The first step to choosing the best exchange for you is to confirm it carries the coin or coins you’re most interested in. Bitcoin may be prevalent in all of them, but lesser-known altcoins are likely not.
You’ll also want to verify the payment methods available for purchasing cryptocurrency. Wire transfers are a common option, but some allow payment through credit card, debit card, or other digital means.
All exchanges carry some sort of fee for trading, and those extra costs can really eat into your earnings. Check into what you’ll be charged for before signing up. It’s also wise to look up security measures designed to protect your assets from unscrupulous characters.
Have Safe Storage Mediums
Once you own some cryptocurrency, you’ll need a safe place to store it. This is where hot and cold digital wallets come in.
Hot wallets are always connected to the internet, allowing for quick access to your coins for trade or use in a transaction. Since they’re always online, however, hot wallets are easier targets for hackers to steal what’s yours.
On the other hand, cold wallets are offline devices that offer protection against cyber theft. The downside here is that they’re not nearly as easy to use when you want to view, spend, or trade your digital assets.
Crypto custodians are yet another possibility for safeguarding your holdings. These third-party operators have strong safety protocols such as encryption and two-factor authorization to keep your assets where they belong.
Final Thoughts
Cryptocurrency can be an excellent investment vehicle and has minted many millionaires since first appearing on the scene some 15 years ago.

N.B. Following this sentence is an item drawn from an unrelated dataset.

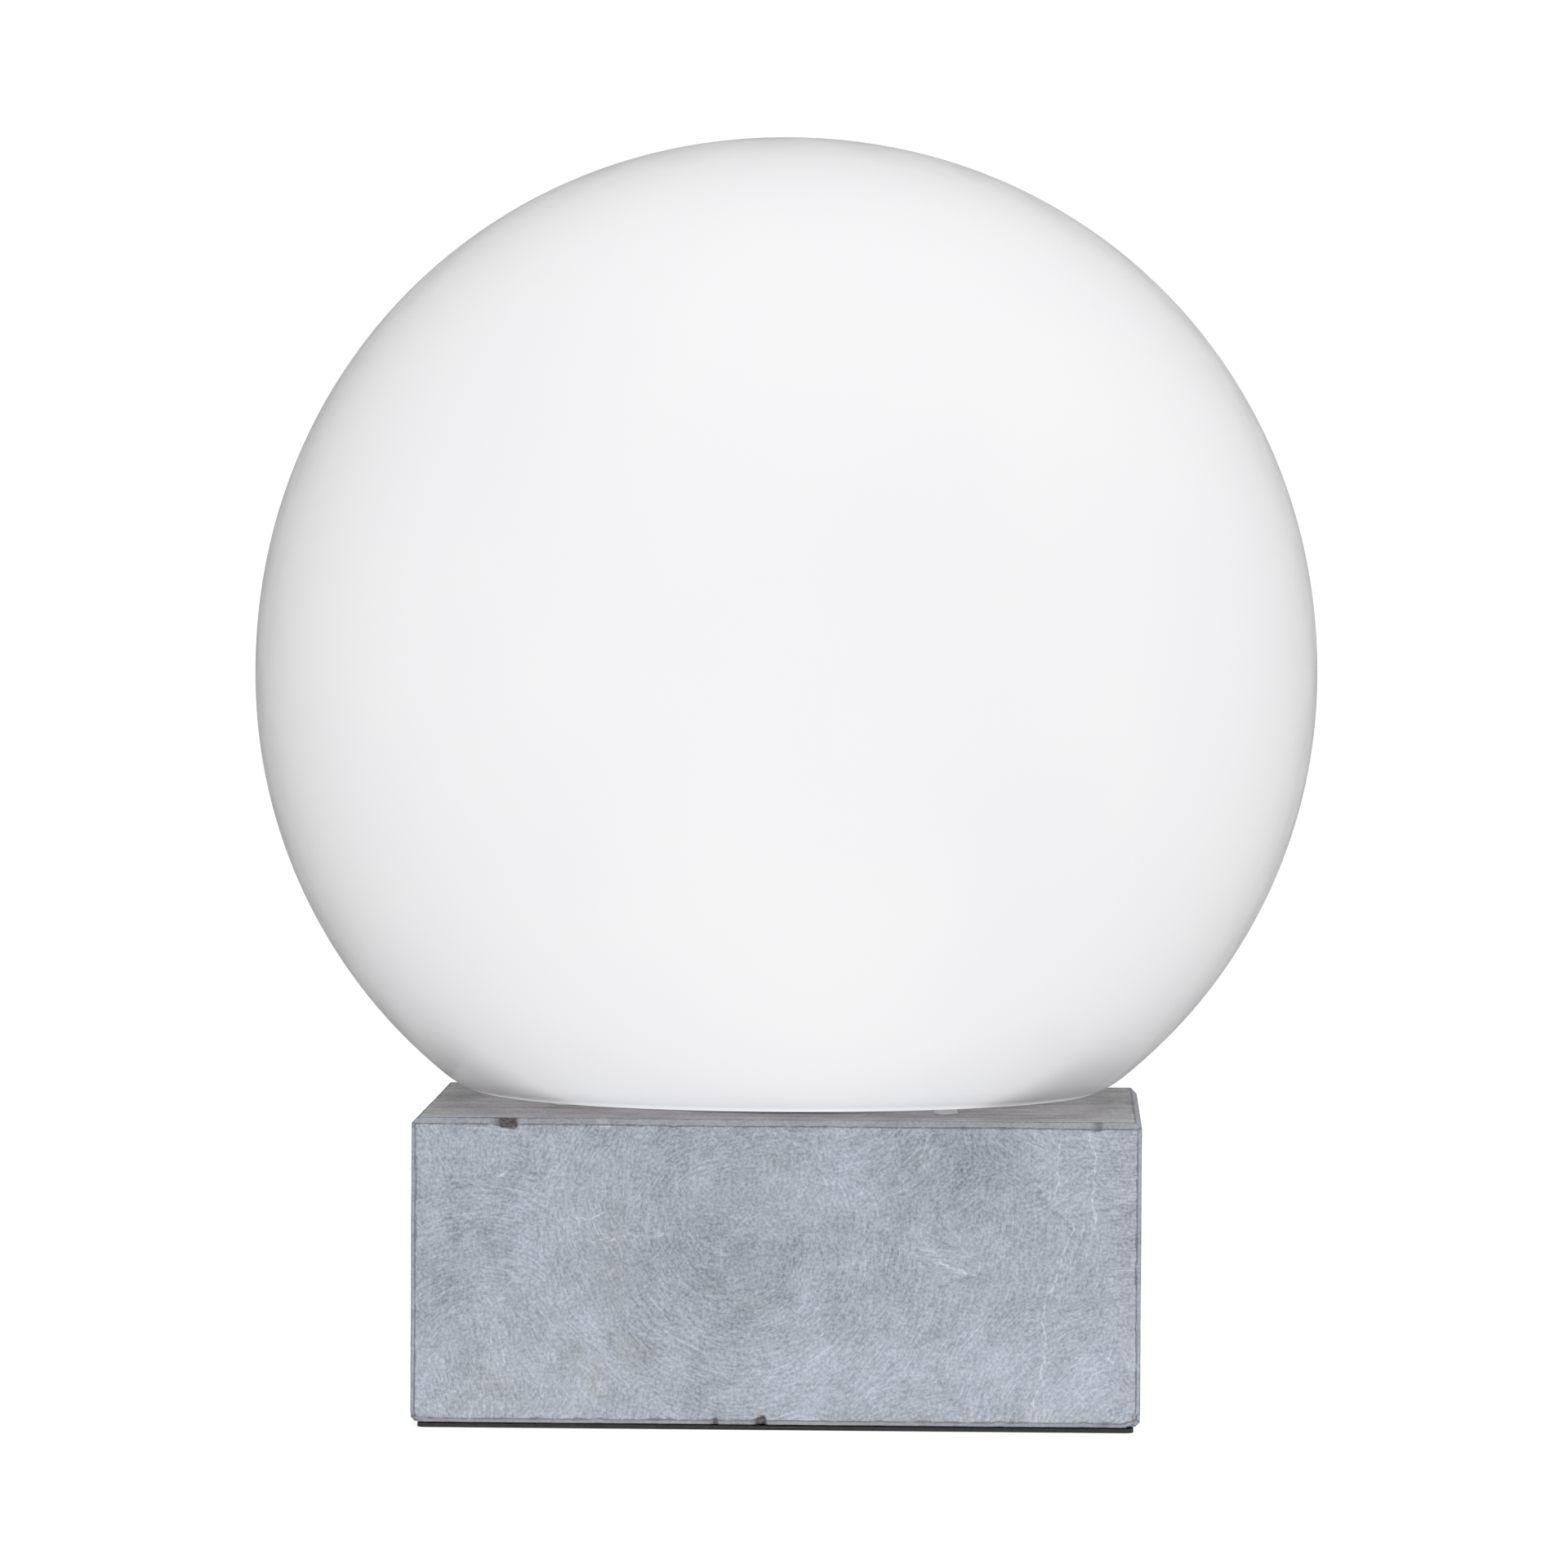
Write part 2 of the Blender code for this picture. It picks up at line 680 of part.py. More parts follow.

That said, the industry’s infancy and volatility can make digital coins very shaky ground to stand on. Understanding what you’re walking into and having a solid plan in place before spending a penny can shield you from some of the chaos.
As with any investment, never use more money than you can afford to lose. Starting with just a few percent of your portfolio will help with that.
If you take measures to protect your assets and enter in with an open mind, there’s no telling the level of success you can have through this lucrative investment opportunity.